The Effects of Magnetic Dilution and Applied Pressure on Several Frustrated Spinels

The effects of magnetic dilution and applied pressure on frustrated spinels GeNi2O4, GeCo2O4, and NiAl2O4 are reported. Dilution was achieved by substitution of Mg2+ in place of magnetically active Co2+ and Ni2+ ions. Large values of the percolation thresholds were found in GeNi(2-x)MgxO4. Specifically, pc1 = 0.74 and pc2 = 0.65 in the sub-networks associated with the triangular and kagome planes, respectively. This anomalous behaviour may be explained by the kagome and triangular planes behaving as coupled networks, also know as a network of networks.

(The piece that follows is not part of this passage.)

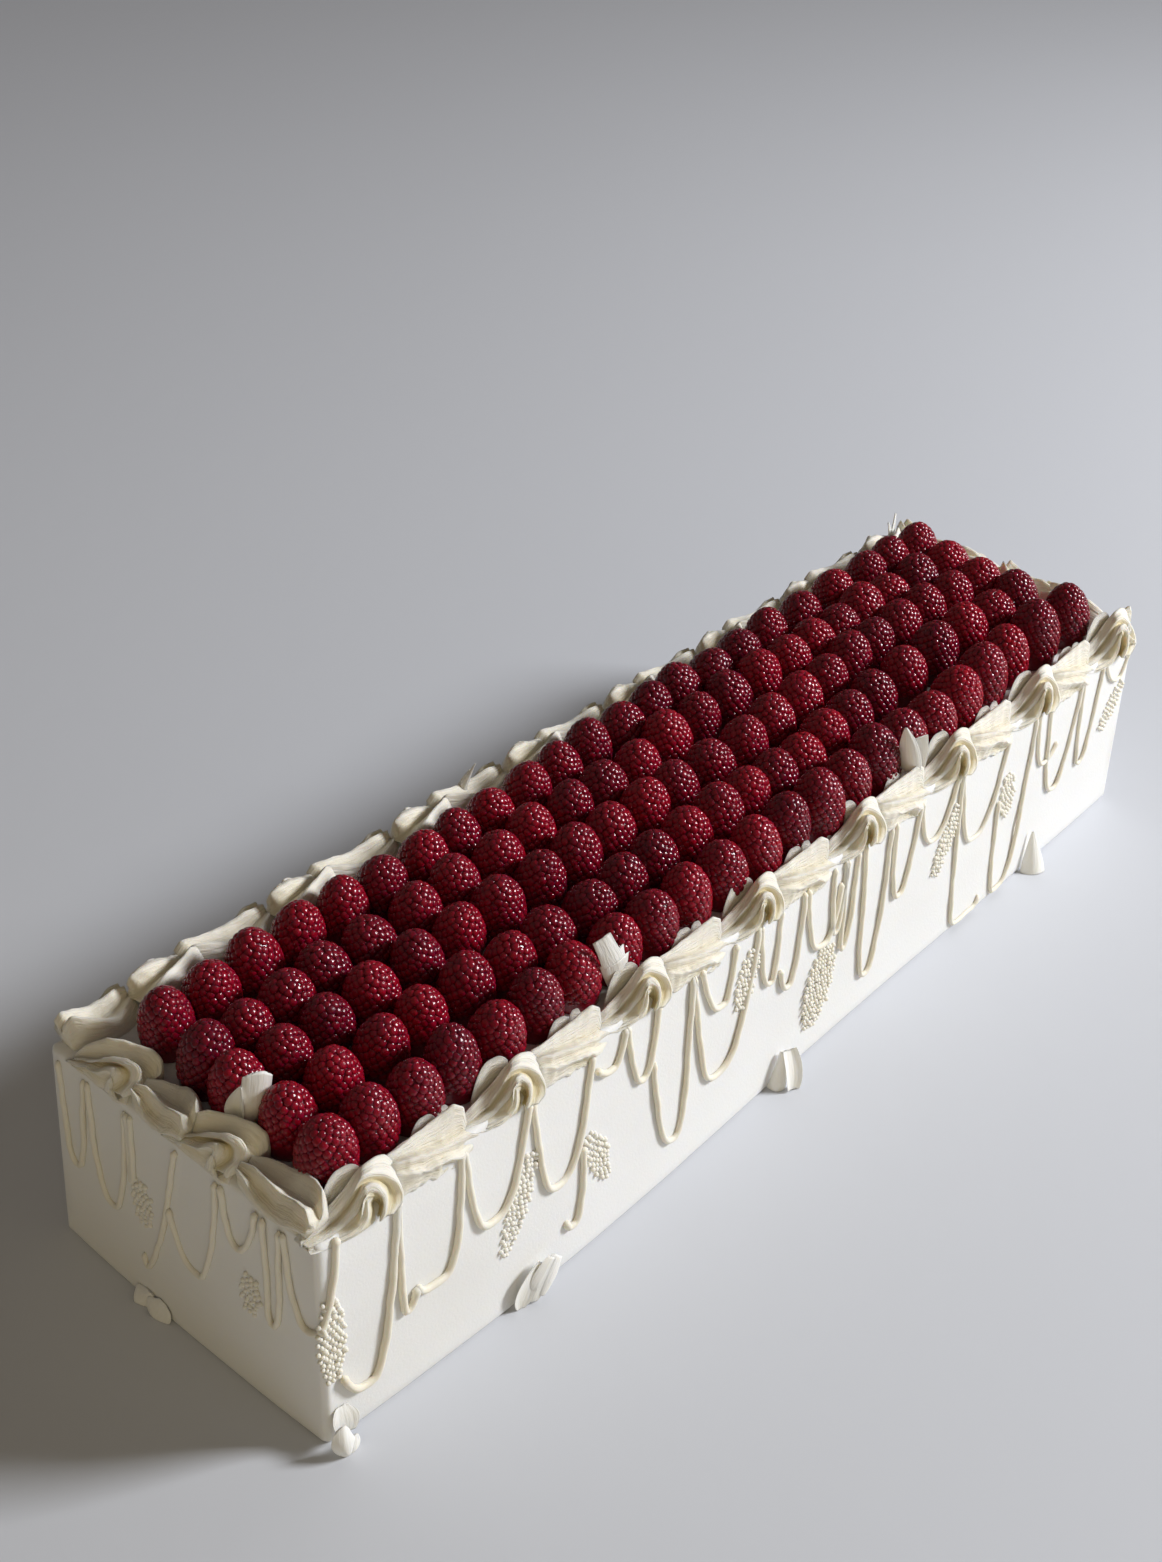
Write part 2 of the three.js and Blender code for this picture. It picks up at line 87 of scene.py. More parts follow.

In simulations of coupled lattices that form a network of networks, similar anomalous percolation threshold values have been found. In addition, at dilution levels above x=0.30, there is a T^2 dependency in the magnetic heat capacity which may indicate two dimensional spin glass behaviour. Applied pressures in the range of 0 GPa to 1.2 GPa yield a slight decrease in ordering temperature for both the kagome and triangular planes. In GeCo(2-x)MgxO4, the long range magnetic order is more robust with a percolation threshold of pc=0.448. Similar to diluted nickel germanate, at low temperatures, a T^2 magnetic heat capacity contribution is present which indicates a shift from a 3D ordered state to a 2D spin glass state in the presence of increased dilution. Dynamic magnetic susceptibility data indicate a change from canonical spin glass to a cluster glass behaviour. In addition, there is a non-linear increase in ordering temperature with applied pressure in the range P = 0 to 1.0 GPa. A spin glass ground state was observed in Ni(1-x)MgxAl2O4 for (x=0 to 0.375). Analysis of dynamic magnetic susceptibility data yield a characteristic time of tau* = 1.0x10^(-13) s, which is indicative of canonical spin glass behaviour. This is further corroborated by the linear behaviour of the magnetic specific heat contribution. However, the increasing frequency dependence of the freezing temperature suggests a trend towards spin cluster glass formation.